The facilities do sound impressive though.  A bar with 75 premium spirits, a kids room with a Norland-trained nanny on duty at all times so you can leave your little ‘uns in safety, a full gym (but no gym kit provided oddly), a cigar lounge, a clothes pressing service and a fine dining restaurant is just the start of it.

I have 80,000 Etihad miles to use, and I am tempted to use them towards a one-way First Class trip out of Abu Dhabi next time I am in the Middle East.  I have never covered Emirates A380 First for HFP so I may try to tie both together in the same trip.  I’ll need to earn a few more brownie points from my wife before I’m allowed to disappear for a few days and do that though ……!

American Airlines

Massive changes to the American Airlines programme

American Airlines finally confirmed the details of its move to a revenue based loyalty programme yesterday.  Showing an astonishing lack of originality, it has simply copied the structure being used by United which was a direct copy of the one pioneered by Delta.  Who made it up at random, as far as I can tell.

The highlights are:

A new tier below Executive Platinum called Platinum Pro, mainly introduced to devalue the benefits of the huge number of Lifetime Platinum members that AA has

Revenue based earning from travel after 1st August (only applies to AA flights and not partner airlines)

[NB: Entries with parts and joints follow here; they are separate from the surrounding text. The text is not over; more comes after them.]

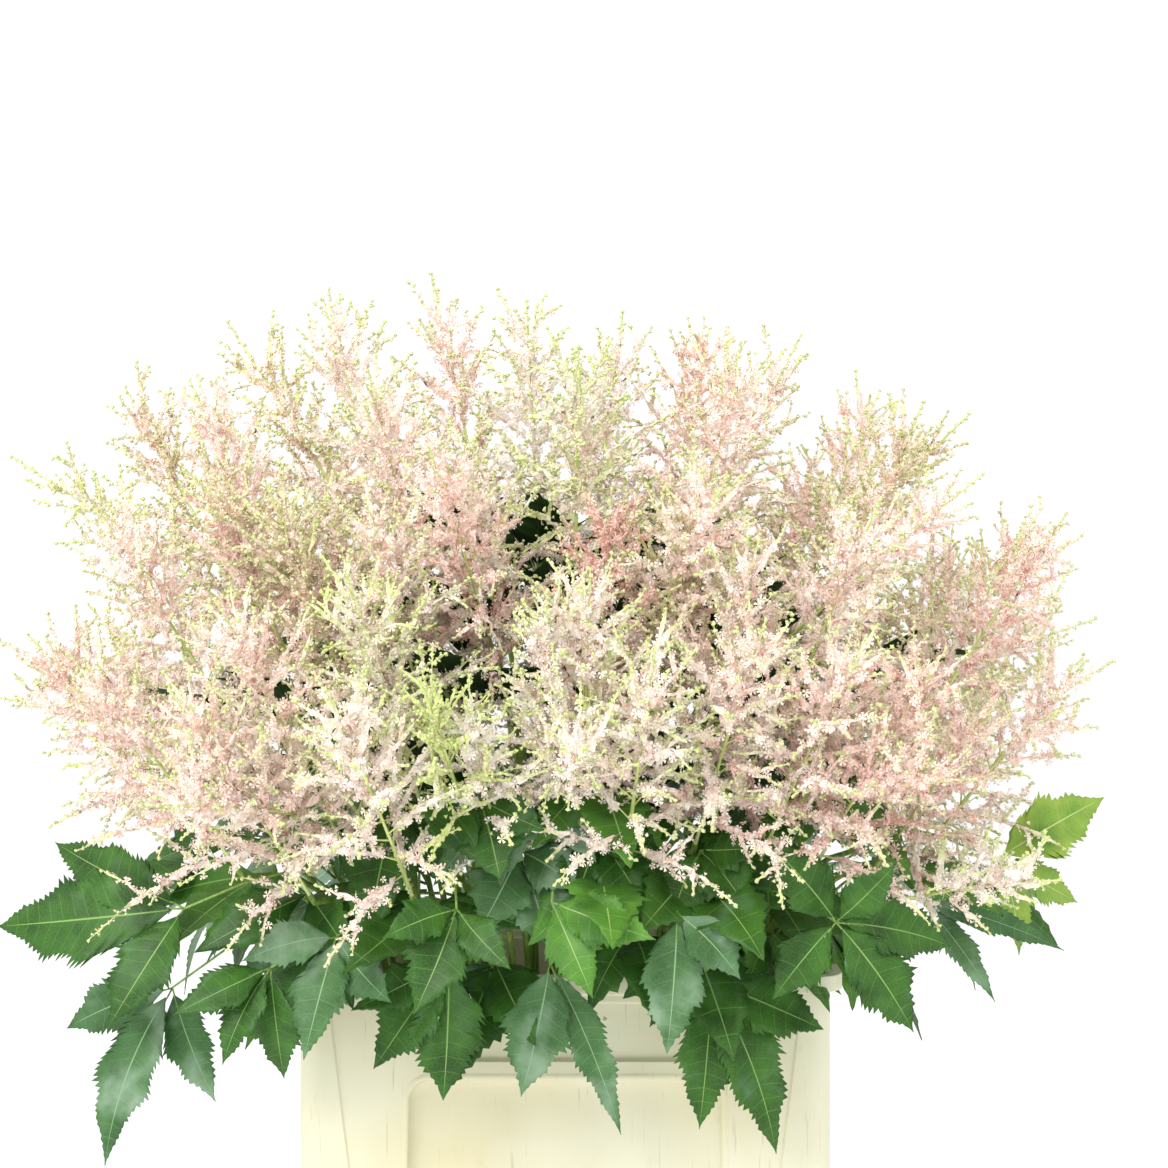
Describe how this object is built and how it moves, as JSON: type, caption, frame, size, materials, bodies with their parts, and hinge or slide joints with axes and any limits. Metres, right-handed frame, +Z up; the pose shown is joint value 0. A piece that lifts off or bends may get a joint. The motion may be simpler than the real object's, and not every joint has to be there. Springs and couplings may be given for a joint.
{
  "type": "astilbe plant in a bucket",
  "caption": "Feathery blush and cream astilbe plumes on green stems with toothed compound leaves, fanning out of a tall rectangular cream bucket.",
  "frame": {"origin": "centre of the bucket's underside, on the surface it stands on", "axes": "+Z up; the bucket's long sides run along X and its front, the pictured side, faces -Y"},
  "size_m": [0.87, 0.777, 0.9412],
  "materials": {
    "bucket": "satin",
    "stem": "satin",
    "floret": "matte",
    "leaf": "satin"
  },
  "bodies": {
    "root": {"bucket": "bucket", "stem_01": "stem", "stem_02": "stem", "stem_03": "stem", "stem_04": "stem", "stem_05": "stem", "stem_06": "stem", "stem_07": "stem", "stem_08": "stem", "stem_09": "stem", "stem_10": "stem", "stem_11": "stem", "stem_12": "stem", "stem_13": "stem", "stem_14": "stem", "stem_15": "stem", "stem_16": "stem", "stem_17": "stem", "stem_18": "stem", "stem_19": "stem", "stem_20": "stem", "plume_01": "floret", "plume_02": "floret", "plume_03": "floret", "plume_04": "floret", "plume_05": "floret", "plume_06": "floret", "plume_07": "floret", "plume_08": "floret", "plume_09": "floret", "plume_10": "floret", "plume_11": "floret", "plume_12": "floret", "plume_13": "floret", "plume_14": "floret", "plume_15": "floret", "plume_16": "floret", "plume_17": "floret", "plume_18": "floret", "plume_19": "floret", "plume_20": "floret", "leaf_01": "leaf", "leaf_02": "leaf", "leaf_03": "leaf", "leaf_04": "leaf", "leaf_05": "leaf", "leaf_06": "leaf", "leaf_07": "leaf", "leaf_08": "leaf", "leaf_09": "leaf", "leaf_10": "leaf", "leaf_11": "leaf", "leaf_12": "leaf", "leaf_13": "leaf", "leaf_14": "leaf", "leaf_15": "leaf", "leaf_16": "leaf", "leaf_17": "leaf", "leaf_18": "leaf", "leaf_19": "leaf"}
  },
  "joints": []
}
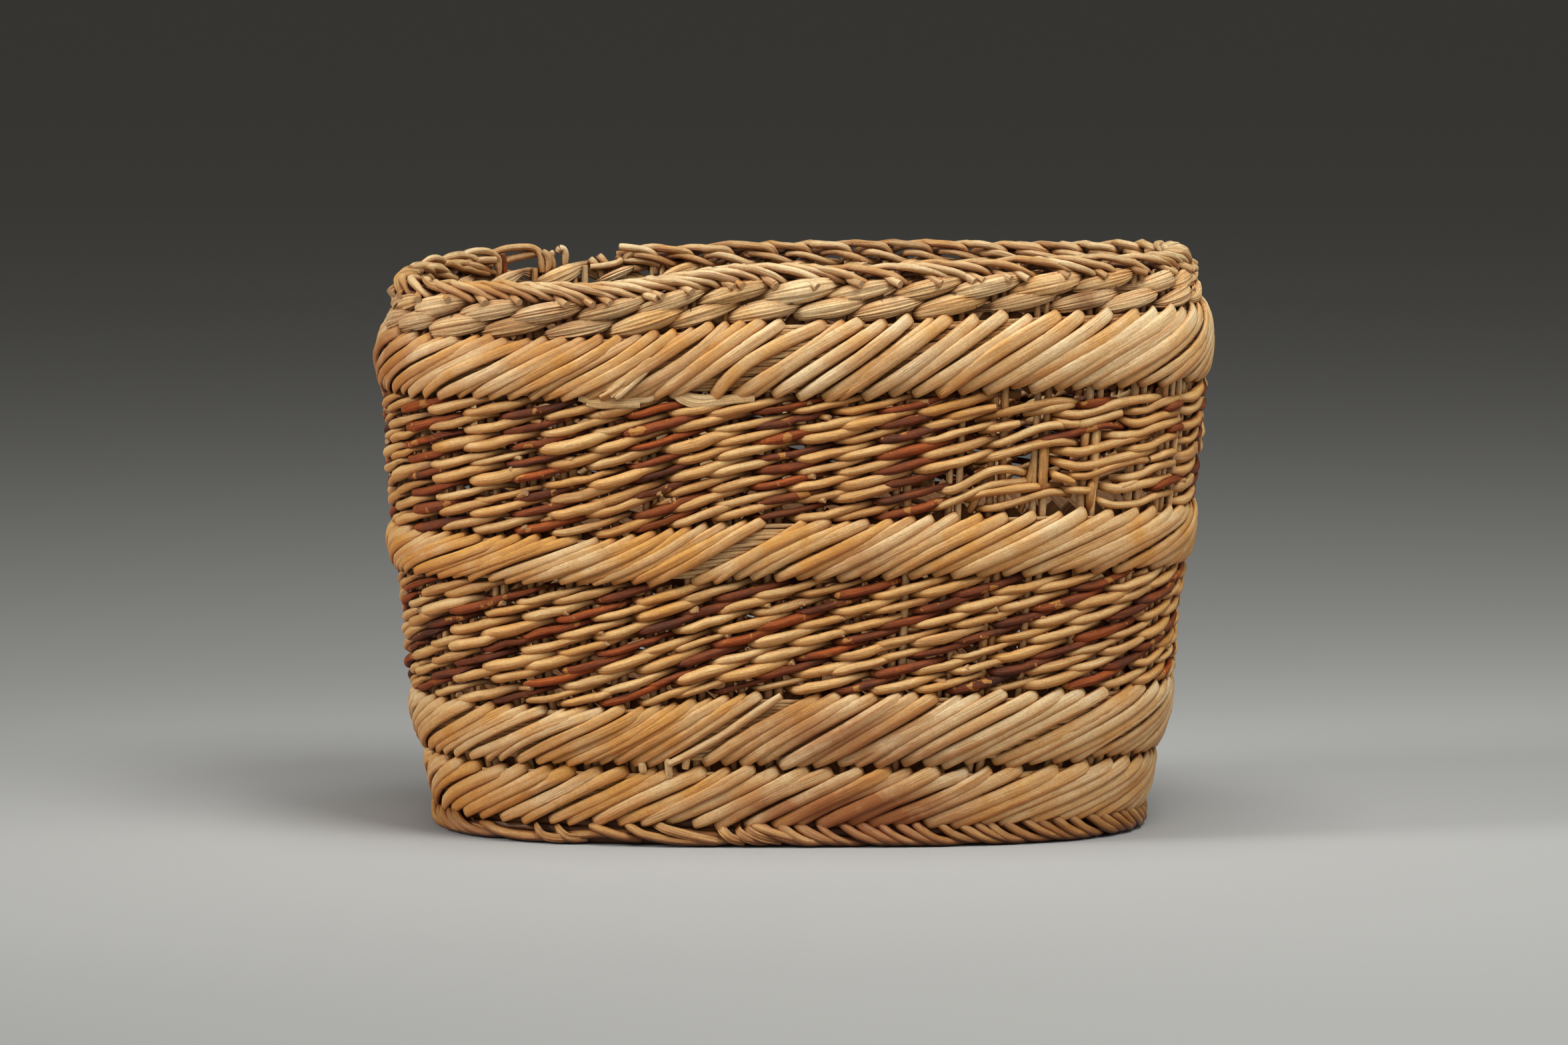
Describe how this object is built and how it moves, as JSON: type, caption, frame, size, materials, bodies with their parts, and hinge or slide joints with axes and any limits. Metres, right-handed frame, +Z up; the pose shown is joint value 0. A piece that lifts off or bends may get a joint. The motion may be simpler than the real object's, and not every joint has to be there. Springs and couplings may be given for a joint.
{
  "type": "bottle basket",
  "caption": "Open rounded oblong basket woven from willow rods, with raised slanting bands between plain woven zones, for carrying bottles.",
  "frame": {"origin": "on the ground under the middle of the basket", "axes": "+X along the basket's length, -Y out of the side that the picture shows, +Z up"},
  "size_m": [0.4006, 0.2431, 0.2705],
  "materials": {
    "peeled_willow": "dry peeled willow rods, satin",
    "band_willow": "golden willow rods, slightly glossy",
    "dark_willow": "darker willow sticks with bark, matte",
    "flat_leaf": "dry ridged leaf strips, matte"
  },
  "bodies": {
    "root": {"foot_border": "peeled_willow", "base_weave_under": "flat_leaf", "base_sticks": "dark_willow", "base_weave_over": "flat_leaf", "stakes_and_rim_border": "peeled_willow", "foot_band_lining": "flat_leaf", "foot_band_core": "flat_leaf", "foot_band_rods": "band_willow", "lower_band_lining": "flat_leaf", "lower_band_core": "flat_leaf", "lower_band_rods": "band_willow", "middle_band_lining": "flat_leaf", "middle_band_core": "flat_leaf", "middle_band_rods": "band_willow", "upper_band_lining": "flat_leaf", "upper_band_core": "flat_leaf", "upper_band_rods": "band_willow", "lower_wale_1": "peeled_willow", "lower_wale_2": "peeled_willow", "lower_wale_3": "peeled_willow", "lower_wale_4": "peeled_willow", "lower_wale_5": "peeled_willow", "lower_wale_6": "peeled_willow", "lower_wale_7": "peeled_willow", "upper_wale_1": "peeled_willow", "upper_wale_2": "peeled_willow", "upper_wale_3": "peeled_willow", "upper_wale_4": "peeled_willow", "upper_wale_5": "peeled_willow", "upper_wale_6": "peeled_willow", "upper_wale_7": "peeled_willow", "upper_wale_8": "peeled_willow", "leaf_row_lower": "flat_leaf", "leaf_row_upper": "flat_leaf"}
  },
  "joints": []
}
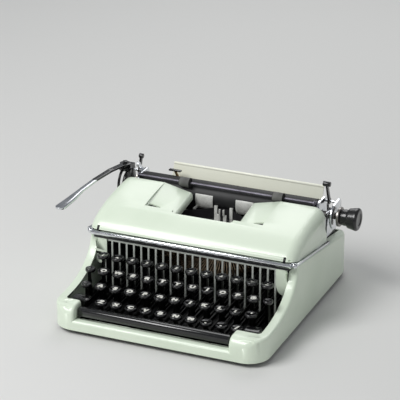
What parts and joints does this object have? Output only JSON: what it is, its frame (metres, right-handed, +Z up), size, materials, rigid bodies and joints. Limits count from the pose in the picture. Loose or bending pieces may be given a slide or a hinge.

Minimum spend requirements for elite status.  These apply to members globally – flights on partner airlines such as BA, which may make up the bulk of flights credited by a UK member to an AA account, will be given a nominal $ value unrelated to the real ticket cost.

I don’t claim to be an expert on AA so if you want to know more I suggest you turn to the US frequent flyer sites.  This article is a good place to start.

Comments (125)

  • Isodrac says:

    1:1? Don’t be silly.

    • Mike says:

      I’m away for the referendum in the USA, I might ask to settle the hotel bill at check in pre vote.

  • blackberryaddict says:

    I’ve got quite a lot of EUR exposure with two kids studying in the Netherlands. Fees are of course lower than here, but a drop to parity would increase costs by 20%. And it’s not just the fees but also living expenses etc. A free fix on the current rate is quite appealing.

  • James King says:

    Sterling parity with the euro? I don’t think so! This is the kind of scaremongering emanating from the Remain camp and currency traders who make money from volatile markets. If you lock in at today’s rates you’ll feel pretty sore if the pound returns to its recent rate of £1 =€1.42.

    • Rob says:

      I won’t, because my City pay-off came in Euros and it is still sitting in Euros! Parity would be great.

      I think the fact that the pound weakens with every opinion poll showing ‘leave’ is a clear sign of what will happen.

  • RW says:

    Any thoughts on AAdvantage changes affecting BAEC earnings on AA or even being the future model for BAEC?

    • Rob says:

      There is a US trend but whether it spreads to Europe is a different question. The Aer Lingus Avios programme, when it launches, will be revenue based – this is widely seen as a trial run for moving BAEC the same way.

  • Betfairfan says:

    Interesting that Betfair is mentioned – until the exit results were announced at 10pm for the 2015 election results a conservative majority was priced at 10/1.

    Managed to get a bit of cash at 6/1 but it dropped like a stone down to evens within 5 minutes.

    Pound to continue to drop till the end of June lots of people making money out of that and the above.

    Euro result will be close run but a remain – similar to the Scottish referendum results.

  • harry says:

    http://www.gov.uk/register-to-vote if you have not already registered – deadline today so last chance

  • Jonathan says:

    Apart from Money Corp – where else are people buying their euros from?

    • Genghis says:

      Most other places involve a commitment to buy at a future date (i.e. a forward) while Money Corp give optionality.

  • Henrik1888 says:

    As someone who maintains BA status almost exclusively by crediting domestic AA flights to my BAEC account how will these new changes affect this? I read the US blog that was linked to but I’m confused as to how this would impact on tier point collection when crediting to another One World partner.

    • Rob says:

      Nothing changes.

      Some AA members, who can manage to fit in the 4 required BA segments, may now choose to get status via BA to avoid the $ requirement, although that won’t help them with upgrades domestically.

      • Henrik1888 says:

        Thanks for the feedback. It would indeed be a very good strategy for anyone who can make the 4 x BA Flight Requirement. There’s regularly 180 tier points to be had for as little as $150 flying domestically.